# Aim
Take the records below and print them verbatim up to and including the line that carries "print(sum(len(names) for names".

# Records supplied
►
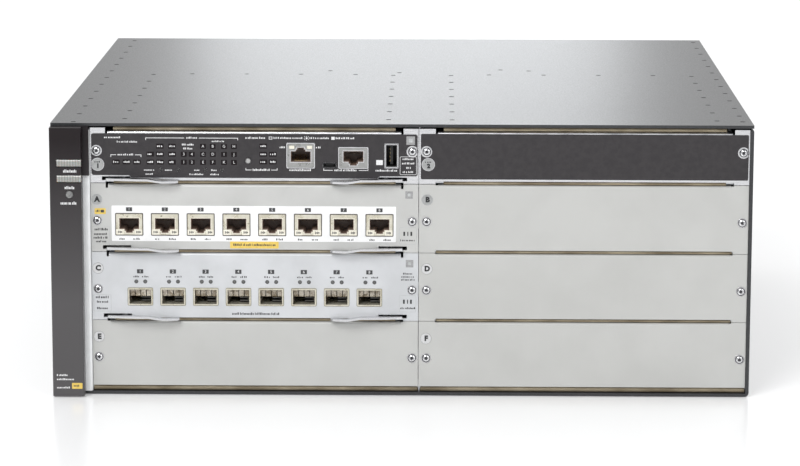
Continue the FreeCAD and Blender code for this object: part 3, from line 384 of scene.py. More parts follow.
# %% Finishes by node
MODULES = ("management", "jack_module", "cage_module")
DRESS = {
    case_paint: ["base_pan", "top_cover", "rear_panel"],
    bezel_plastic: ["front_bezel"],
    lens_plastic: ["status_lenses"],
    gasket_cloth: ["emi_gaskets"],
    zinc_painted_light: ["fan_bay_wall"],
    zinc_steel: ["centre_divider", "slot_shelves", "screw_blocks", "rear_bulkhead",
                 "supply_tunnels", "fan_tray_frame", "supply_1_case", "supply_2_case"],
    board_green: ["backplane"] + [f"{module}_board" for module in MODULES],
    cover_paint: ["blank_slot_b", "blank_slot_d", "blank_slot_e", "blank_slot_f"],
    plate_edge: ["blank_management", "management_carrier"],
    line_paint: ["jack_module_carrier"],
    module_paint: ["cage_module_carrier"],
    bare_steel: ["blank_screws"] + [f"{module}_{part}" for module in MODULES
                                    for part in ("screws", "left_lever", "right_lever")],
    port_metal: ["management_network_jack", "management_console_jack", "management_usb_port",
                 "management_small_usb", "jack_module_jacks", "cage_module_cages"],
    button_plastic: ["mode_button", "module_test_button", "clear_button", "shutdown_button",
                     "reset_button"],
    black_plastic: [f"fan_rotor_{number}" for number in (1, 2, 3, 4)]
    + ["fan_housings", "supply_1_rotor", "supply_2_rotor", "supply_1_inlet", "supply_2_inlet"],
    latch_plastic: ["supply_1_latch", "supply_2_latch"],
}
for paint, names in DRESS.items():
    for name in names:
        slots = nodes[name].data.materials
        slots.clear()
        slots.append(paint)
print(sum(len(names) for names in DRESS.values()), "of", len(nodes), "nodes dressed")

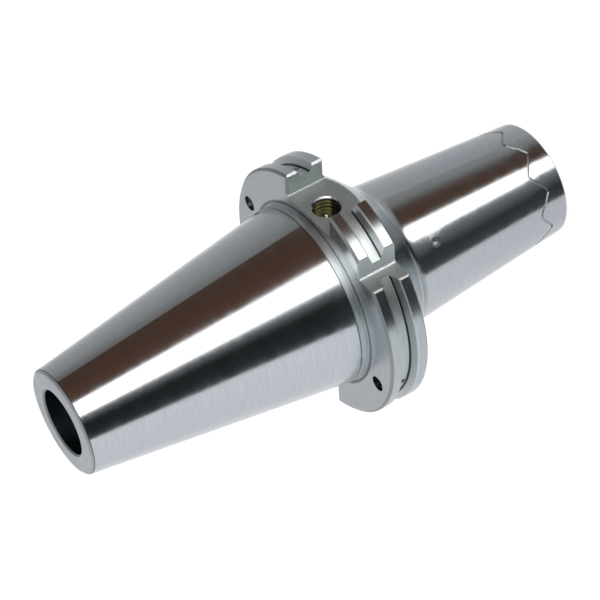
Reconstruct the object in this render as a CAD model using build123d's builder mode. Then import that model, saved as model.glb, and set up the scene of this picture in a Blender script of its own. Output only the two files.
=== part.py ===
from build123d import *
from math import cos, radians, sin, sqrt, tan
import os

# Shrink fit chuck with a size 50 steep taper, in millimetres.
# It stands on its nose face: origin at the centre of that face, +Z along the axis to the
# small end of the taper, +X through the middle of the drive-key slot that has the data bore.

# Spindle taper, 7 to 24 on diameter
projection = 102.5  # nose face to gauge plane
gauge_diameter = 69.85
taper_ratio = 7 / 24
taper_length = 101.75
small_end_chamfer = 0.8

# Flange and its gripper groove
flange_diameter = 97.5
flange_offset = 3.2  # gauge plane to the flange's back face
flange_thickness = 15.9
flange_back_chamfer = 0.9
flange_front_chamfer = 0.7
flange_root_fillet = 0.6
groove_offset = 11.1  # gauge plane to the middle of the groove
groove_depth = 3.125  # rim to the groove's floor
groove_floor_width = 3.5
groove_half_angle = 30

# Drive-key slots across the flange
slot_width = 25.7
data_slot_depth = 11.05  # rim to the floor of the slot with the data bore
plain_slot_depth = 13.25
slot_corner_fillet = 0.8
slot_edge_chamfer = 0.9

# Orientation notch
notch_angle = -45
notch_depth = 6.35  # rim to the notch's vertex
notch_edge_chamfer = 0.35
notch_vertex_fillet = 1

# Data-chip bore in the slot floor
data_bore_diameter = 10
data_bore_depth = 4.6
data_bore_mouth_diameter = 11

# Coolant channels: axial port, cross drilling, set screw and plug
channel_inset = 6.75  # rim to the middle of each port
channel_angle = 70
channel_count = 2
port_diameter = 6
cross_diameter = 3.2
set_screw_length = 4
set_screw_recess = 1
set_screw_socket = 3  # across flats
set_screw_socket_depth = 2
cross_plug_length = 2.4
cross_plug_recess = 0.8
plug_chamfer = 0.3

# Small blind hole in the floor of the gripper groove
pin_hole_angle = 25.5
pin_hole_diameter = 3.8
pin_hole_depth = 5

# Collar between flange and nose
collar_share = 0.8164  # of the flange's diameter, where the collar meets it
collar_draw = 2  # radial, over the collar's length
collar_length = 3.2
collar_cone_angle = 45
collar_root_fillet = 6

# Nose
nose_diameter = 44.5
nose_half_angle = 4.25
nose_edge_chamfer = 0.5

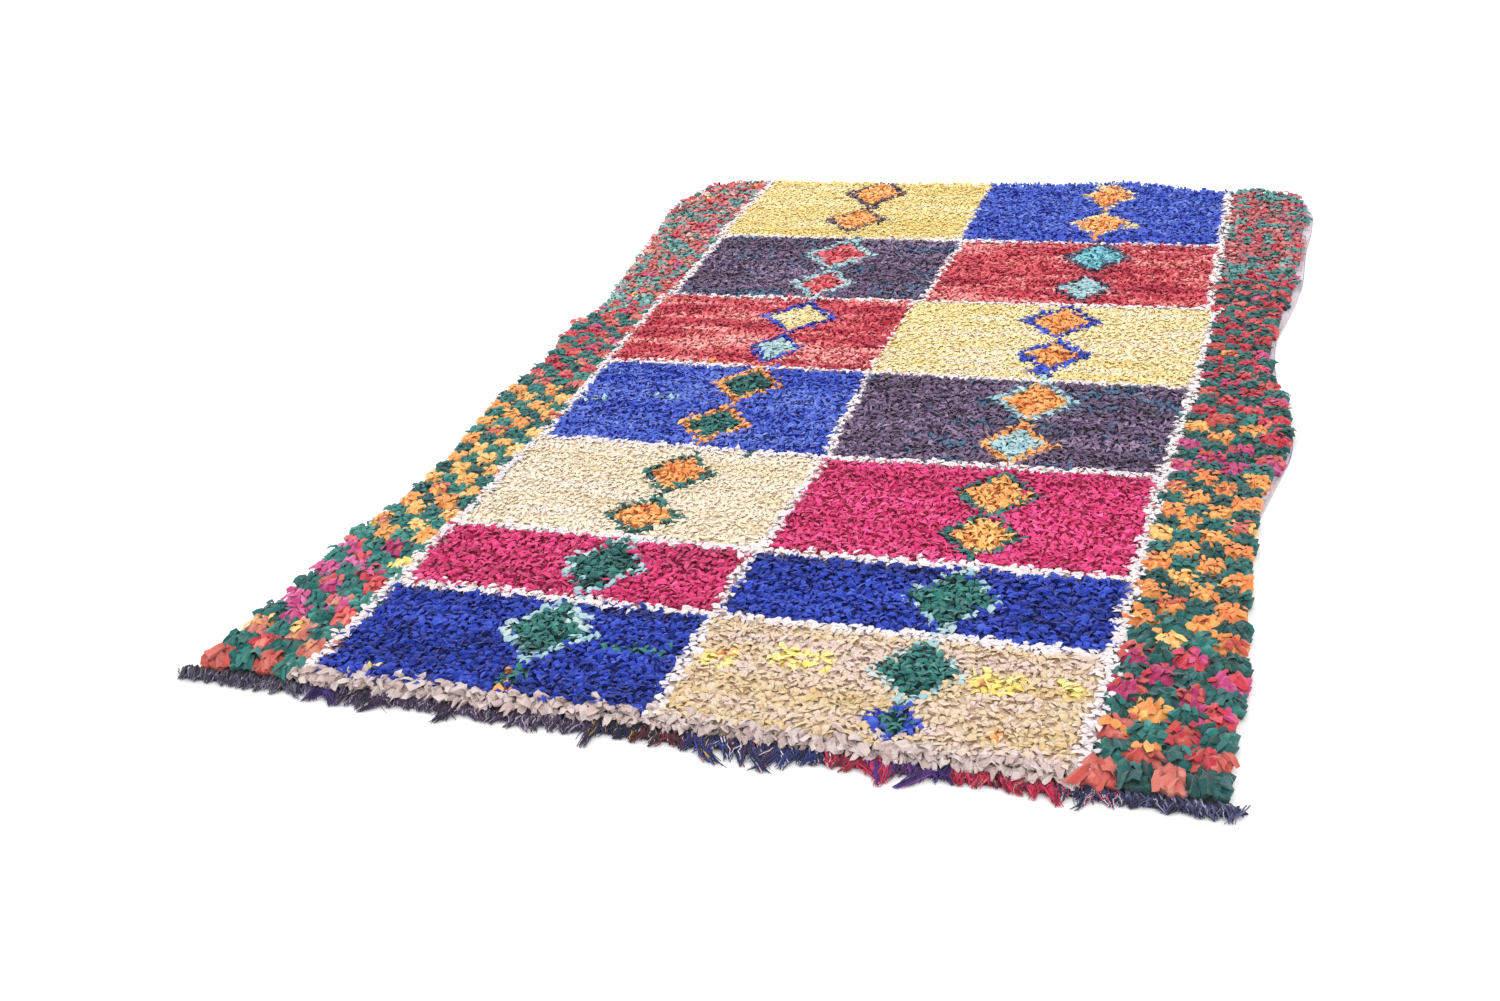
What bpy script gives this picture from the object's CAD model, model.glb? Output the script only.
"""Boucherouite rug: the looks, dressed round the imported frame.

The rug is one woven ground with rag tufts knotted in rows. Seven rows of two panels carry pairs of diamonds,
white lines part them, and a border of puffed checks runs down each long side. The near end closes with a line
of large pale rags, a band of dark wool and an uneven fringe of leftover yarns.

Metres, +Z up. Patterns are laid out in the field frame: across counts from the middle line between the two
columns of panels, and along counts from the near end of the panels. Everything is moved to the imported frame
as its mesh is made.
"""

import logging
import math
from dataclasses import dataclass, field
from enum import Enum

import bpy
import numpy as np
from bpy.types import Material, Node, NodeSocket, NodeTree, Object
from mathutils import Euler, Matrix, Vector


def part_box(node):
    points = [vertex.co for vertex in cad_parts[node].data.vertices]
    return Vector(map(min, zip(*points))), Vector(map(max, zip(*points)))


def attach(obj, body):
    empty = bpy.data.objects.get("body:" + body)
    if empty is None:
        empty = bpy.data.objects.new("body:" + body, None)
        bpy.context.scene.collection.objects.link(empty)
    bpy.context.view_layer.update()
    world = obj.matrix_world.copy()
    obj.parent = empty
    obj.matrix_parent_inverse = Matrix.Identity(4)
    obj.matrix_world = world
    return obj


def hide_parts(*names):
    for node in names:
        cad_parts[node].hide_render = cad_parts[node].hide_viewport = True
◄
# Solution for this problem
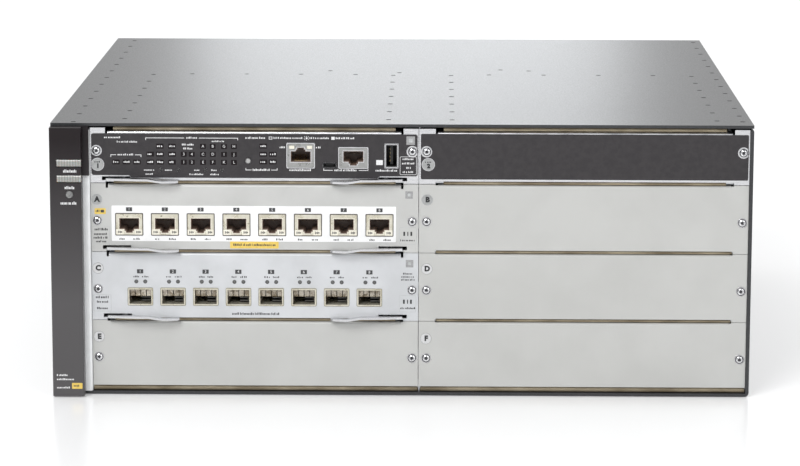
Continue the FreeCAD and Blender code for this object: part 3, from line 384 of scene.py. More parts follow.
# %% Finishes by node
MODULES = ("management", "jack_module", "cage_module")
DRESS = {
    case_paint: ["base_pan", "top_cover", "rear_panel"],
    bezel_plastic: ["front_bezel"],
    lens_plastic: ["status_lenses"],
    gasket_cloth: ["emi_gaskets"],
    zinc_painted_light: ["fan_bay_wall"],
    zinc_steel: ["centre_divider", "slot_shelves", "screw_blocks", "rear_bulkhead",
                 "supply_tunnels", "fan_tray_frame", "supply_1_case", "supply_2_case"],
    board_green: ["backplane"] + [f"{module}_board" for module in MODULES],
    cover_paint: ["blank_slot_b", "blank_slot_d", "blank_slot_e", "blank_slot_f"],
    plate_edge: ["blank_management", "management_carrier"],
    line_paint: ["jack_module_carrier"],
    module_paint: ["cage_module_carrier"],
    bare_steel: ["blank_screws"] + [f"{module}_{part}" for module in MODULES
                                    for part in ("screws", "left_lever", "right_lever")],
    port_metal: ["management_network_jack", "management_console_jack", "management_usb_port",
                 "management_small_usb", "jack_module_jacks", "cage_module_cages"],
    button_plastic: ["mode_button", "module_test_button", "clear_button", "shutdown_button",
                     "reset_button"],
    black_plastic: [f"fan_rotor_{number}" for number in (1, 2, 3, 4)]
    + ["fan_housings", "supply_1_rotor", "supply_2_rotor", "supply_1_inlet", "supply_2_inlet"],
    latch_plastic: ["supply_1_latch", "supply_2_latch"],
}
for paint, names in DRESS.items():
    for name in names:
        slots = nodes[name].data.materials
        slots.clear()
        slots.append(paint)
print(sum(len(names) for names in DRESS.values()), "of", len(nodes), "nodes dressed")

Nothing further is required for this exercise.